- What you should do -
Your answer should consist only of the lines below from the one with "in imported if" through the one with "ROUND_STEPS = 320", copied exactly.

- Dataset content -
■ ■ ■

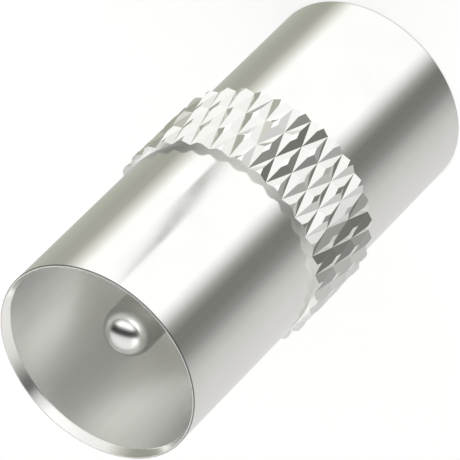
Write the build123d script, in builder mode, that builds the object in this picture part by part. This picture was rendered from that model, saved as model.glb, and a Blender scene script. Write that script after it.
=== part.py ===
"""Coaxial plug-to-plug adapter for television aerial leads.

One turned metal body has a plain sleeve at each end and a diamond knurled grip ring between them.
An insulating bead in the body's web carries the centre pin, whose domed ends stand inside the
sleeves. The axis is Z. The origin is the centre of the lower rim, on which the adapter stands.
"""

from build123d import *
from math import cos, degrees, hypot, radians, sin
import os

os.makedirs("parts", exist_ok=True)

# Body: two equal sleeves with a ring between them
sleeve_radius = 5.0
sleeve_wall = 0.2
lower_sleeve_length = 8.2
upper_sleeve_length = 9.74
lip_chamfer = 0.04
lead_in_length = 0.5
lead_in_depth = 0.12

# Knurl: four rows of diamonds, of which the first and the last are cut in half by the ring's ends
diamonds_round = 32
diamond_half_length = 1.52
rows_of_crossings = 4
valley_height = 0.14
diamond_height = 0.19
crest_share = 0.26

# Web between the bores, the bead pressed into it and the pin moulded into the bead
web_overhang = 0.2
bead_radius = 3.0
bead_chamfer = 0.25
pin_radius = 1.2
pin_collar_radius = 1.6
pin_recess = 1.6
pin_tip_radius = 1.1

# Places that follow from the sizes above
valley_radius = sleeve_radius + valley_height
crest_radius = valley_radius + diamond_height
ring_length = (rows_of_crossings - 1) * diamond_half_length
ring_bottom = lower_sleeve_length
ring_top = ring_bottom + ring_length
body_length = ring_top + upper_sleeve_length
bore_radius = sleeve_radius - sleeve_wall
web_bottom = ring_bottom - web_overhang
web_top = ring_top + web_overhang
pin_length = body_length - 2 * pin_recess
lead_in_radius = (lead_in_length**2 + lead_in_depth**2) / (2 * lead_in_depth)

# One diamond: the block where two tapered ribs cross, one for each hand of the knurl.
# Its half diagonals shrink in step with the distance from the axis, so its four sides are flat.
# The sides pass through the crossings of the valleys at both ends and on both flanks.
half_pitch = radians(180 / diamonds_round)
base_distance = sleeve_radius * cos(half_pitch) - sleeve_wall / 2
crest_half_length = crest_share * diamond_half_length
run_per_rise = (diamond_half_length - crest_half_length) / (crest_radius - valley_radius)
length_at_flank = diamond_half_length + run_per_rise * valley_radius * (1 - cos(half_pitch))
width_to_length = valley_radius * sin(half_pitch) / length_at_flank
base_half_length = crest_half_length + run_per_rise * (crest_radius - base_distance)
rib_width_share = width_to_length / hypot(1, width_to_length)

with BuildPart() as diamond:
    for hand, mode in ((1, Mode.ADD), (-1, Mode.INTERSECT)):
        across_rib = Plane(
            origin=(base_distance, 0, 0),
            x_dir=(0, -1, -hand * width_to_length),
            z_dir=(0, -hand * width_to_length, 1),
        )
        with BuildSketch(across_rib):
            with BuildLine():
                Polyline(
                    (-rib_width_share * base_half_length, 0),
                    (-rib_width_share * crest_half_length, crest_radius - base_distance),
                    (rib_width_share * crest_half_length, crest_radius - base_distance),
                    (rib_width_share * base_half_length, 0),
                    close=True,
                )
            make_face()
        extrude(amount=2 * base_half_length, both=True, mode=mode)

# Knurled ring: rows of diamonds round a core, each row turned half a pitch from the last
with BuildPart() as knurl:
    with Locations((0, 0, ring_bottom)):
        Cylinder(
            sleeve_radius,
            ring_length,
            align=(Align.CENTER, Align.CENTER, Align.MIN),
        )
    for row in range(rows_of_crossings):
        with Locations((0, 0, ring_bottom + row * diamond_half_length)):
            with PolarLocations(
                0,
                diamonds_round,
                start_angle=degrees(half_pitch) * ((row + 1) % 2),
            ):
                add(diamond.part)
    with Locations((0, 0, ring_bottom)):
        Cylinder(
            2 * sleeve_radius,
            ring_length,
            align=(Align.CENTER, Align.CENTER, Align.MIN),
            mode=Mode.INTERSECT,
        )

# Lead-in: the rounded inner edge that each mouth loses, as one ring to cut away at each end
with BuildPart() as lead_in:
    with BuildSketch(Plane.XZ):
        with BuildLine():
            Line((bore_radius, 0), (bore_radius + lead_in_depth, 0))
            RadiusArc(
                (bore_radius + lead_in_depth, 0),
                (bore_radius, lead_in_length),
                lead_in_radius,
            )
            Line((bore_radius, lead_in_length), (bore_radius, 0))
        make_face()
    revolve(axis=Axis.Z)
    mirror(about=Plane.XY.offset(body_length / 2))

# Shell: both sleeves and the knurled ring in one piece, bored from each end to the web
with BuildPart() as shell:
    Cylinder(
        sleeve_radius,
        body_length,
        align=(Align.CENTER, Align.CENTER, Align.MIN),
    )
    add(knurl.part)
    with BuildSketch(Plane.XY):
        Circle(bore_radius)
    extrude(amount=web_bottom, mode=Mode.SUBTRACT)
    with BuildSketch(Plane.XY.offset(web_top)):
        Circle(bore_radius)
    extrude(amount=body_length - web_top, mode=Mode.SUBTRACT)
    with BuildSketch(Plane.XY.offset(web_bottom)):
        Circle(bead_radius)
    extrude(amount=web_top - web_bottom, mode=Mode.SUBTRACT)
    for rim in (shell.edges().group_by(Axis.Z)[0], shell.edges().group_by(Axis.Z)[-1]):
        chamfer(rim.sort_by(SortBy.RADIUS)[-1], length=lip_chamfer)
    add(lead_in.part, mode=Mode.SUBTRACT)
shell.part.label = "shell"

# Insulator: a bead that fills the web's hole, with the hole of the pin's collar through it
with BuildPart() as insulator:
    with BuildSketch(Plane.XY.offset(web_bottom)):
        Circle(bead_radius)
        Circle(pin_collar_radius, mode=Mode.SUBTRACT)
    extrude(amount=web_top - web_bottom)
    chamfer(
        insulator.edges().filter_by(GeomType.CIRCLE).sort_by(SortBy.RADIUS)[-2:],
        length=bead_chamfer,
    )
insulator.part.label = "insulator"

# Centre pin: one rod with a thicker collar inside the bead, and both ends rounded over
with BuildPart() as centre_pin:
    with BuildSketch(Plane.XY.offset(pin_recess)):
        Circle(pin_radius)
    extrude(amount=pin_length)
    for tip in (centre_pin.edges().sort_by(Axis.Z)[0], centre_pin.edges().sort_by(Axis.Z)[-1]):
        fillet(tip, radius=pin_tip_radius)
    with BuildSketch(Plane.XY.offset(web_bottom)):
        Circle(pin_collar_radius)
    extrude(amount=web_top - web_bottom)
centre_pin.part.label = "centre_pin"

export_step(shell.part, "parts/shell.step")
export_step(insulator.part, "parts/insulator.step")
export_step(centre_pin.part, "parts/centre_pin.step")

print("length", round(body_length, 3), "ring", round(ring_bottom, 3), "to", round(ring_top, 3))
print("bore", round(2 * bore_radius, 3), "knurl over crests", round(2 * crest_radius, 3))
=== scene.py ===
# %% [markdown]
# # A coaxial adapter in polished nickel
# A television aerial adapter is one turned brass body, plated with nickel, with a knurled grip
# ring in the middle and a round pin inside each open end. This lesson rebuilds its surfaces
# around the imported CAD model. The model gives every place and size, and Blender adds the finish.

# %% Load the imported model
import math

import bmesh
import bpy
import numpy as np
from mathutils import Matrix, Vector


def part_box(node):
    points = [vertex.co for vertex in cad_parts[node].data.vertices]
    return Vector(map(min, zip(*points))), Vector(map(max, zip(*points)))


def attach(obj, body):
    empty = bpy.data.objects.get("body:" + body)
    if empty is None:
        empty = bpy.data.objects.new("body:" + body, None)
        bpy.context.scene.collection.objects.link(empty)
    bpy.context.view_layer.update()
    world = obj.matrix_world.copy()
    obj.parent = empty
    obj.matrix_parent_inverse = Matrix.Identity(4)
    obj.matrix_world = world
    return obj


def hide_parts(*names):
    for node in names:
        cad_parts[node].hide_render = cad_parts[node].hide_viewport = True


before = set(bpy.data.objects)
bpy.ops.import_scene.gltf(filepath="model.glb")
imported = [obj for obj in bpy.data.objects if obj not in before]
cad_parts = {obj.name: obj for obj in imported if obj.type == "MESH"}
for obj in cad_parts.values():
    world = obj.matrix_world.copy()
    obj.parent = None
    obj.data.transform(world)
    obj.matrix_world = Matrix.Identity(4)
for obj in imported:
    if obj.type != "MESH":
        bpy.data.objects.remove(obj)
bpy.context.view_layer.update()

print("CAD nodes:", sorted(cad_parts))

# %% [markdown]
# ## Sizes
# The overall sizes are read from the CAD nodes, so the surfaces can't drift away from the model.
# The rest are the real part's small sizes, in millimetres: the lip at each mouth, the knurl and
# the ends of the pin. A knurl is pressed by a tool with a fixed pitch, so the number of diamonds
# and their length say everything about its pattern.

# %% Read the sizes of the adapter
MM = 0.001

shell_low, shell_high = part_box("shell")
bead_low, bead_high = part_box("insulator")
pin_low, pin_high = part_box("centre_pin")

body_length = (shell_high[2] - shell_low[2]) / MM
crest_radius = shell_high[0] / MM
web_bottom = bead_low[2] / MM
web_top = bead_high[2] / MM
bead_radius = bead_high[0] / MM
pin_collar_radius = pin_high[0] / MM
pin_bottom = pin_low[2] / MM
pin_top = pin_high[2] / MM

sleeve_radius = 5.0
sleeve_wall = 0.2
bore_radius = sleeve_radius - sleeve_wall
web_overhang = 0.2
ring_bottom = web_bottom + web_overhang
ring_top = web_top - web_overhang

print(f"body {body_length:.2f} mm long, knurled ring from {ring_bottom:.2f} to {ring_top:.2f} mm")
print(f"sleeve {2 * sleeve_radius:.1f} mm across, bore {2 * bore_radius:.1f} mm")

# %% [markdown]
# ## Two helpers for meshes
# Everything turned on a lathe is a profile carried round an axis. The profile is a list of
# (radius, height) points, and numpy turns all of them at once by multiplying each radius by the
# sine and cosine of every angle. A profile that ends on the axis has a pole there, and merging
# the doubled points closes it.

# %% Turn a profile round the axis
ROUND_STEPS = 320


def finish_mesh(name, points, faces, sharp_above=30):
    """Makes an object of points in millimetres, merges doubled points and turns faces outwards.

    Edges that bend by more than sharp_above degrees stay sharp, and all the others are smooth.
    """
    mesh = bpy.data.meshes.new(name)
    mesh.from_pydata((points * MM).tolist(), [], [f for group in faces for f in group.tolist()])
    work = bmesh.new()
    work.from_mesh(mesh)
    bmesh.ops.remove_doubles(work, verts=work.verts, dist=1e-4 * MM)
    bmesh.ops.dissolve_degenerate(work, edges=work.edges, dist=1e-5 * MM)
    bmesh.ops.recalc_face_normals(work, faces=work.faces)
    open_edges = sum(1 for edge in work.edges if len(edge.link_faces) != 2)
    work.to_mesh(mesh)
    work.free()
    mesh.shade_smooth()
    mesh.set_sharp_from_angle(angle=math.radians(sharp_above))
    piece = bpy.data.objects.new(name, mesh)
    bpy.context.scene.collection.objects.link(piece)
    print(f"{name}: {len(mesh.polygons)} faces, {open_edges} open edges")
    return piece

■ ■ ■

- Result -
cad_parts = {obj.name: obj for obj in imported if obj.type == "MESH"}
for obj in cad_parts.values():
    world = obj.matrix_world.copy()
    obj.parent = None
    obj.data.transform(world)
    obj.matrix_world = Matrix.Identity(4)
for obj in imported:
    if obj.type != "MESH":
        bpy.data.objects.remove(obj)
bpy.context.view_layer.update()

print("CAD nodes:", sorted(cad_parts))

# %% [markdown]
# ## Sizes
# The overall sizes are read from the CAD nodes, so the surfaces can't drift away from the model.
# The rest are the real part's small sizes, in millimetres: the lip at each mouth, the knurl and
# the ends of the pin. A knurl is pressed by a tool with a fixed pitch, so the number of diamonds
# and their length say everything about its pattern.

# %% Read the sizes of the adapter
MM = 0.001

shell_low, shell_high = part_box("shell")
bead_low, bead_high = part_box("insulator")
pin_low, pin_high = part_box("centre_pin")

body_length = (shell_high[2] - shell_low[2]) / MM
crest_radius = shell_high[0] / MM
web_bottom = bead_low[2] / MM
web_top = bead_high[2] / MM
bead_radius = bead_high[0] / MM
pin_collar_radius = pin_high[0] / MM
pin_bottom = pin_low[2] / MM
pin_top = pin_high[2] / MM

sleeve_radius = 5.0
sleeve_wall = 0.2
bore_radius = sleeve_radius - sleeve_wall
web_overhang = 0.2
ring_bottom = web_bottom + web_overhang
ring_top = web_top - web_overhang

print(f"body {body_length:.2f} mm long, knurled ring from {ring_bottom:.2f} to {ring_top:.2f} mm")
print(f"sleeve {2 * sleeve_radius:.1f} mm across, bore {2 * bore_radius:.1f} mm")

# %% [markdown]
# ## Two helpers for meshes
# Everything turned on a lathe is a profile carried round an axis. The profile is a list of
# (radius, height) points, and numpy turns all of them at once by multiplying each radius by the
# sine and cosine of every angle. A profile that ends on the axis has a pole there, and merging
# the doubled points closes it.

# %% Turn a profile round the axis
ROUND_STEPS = 320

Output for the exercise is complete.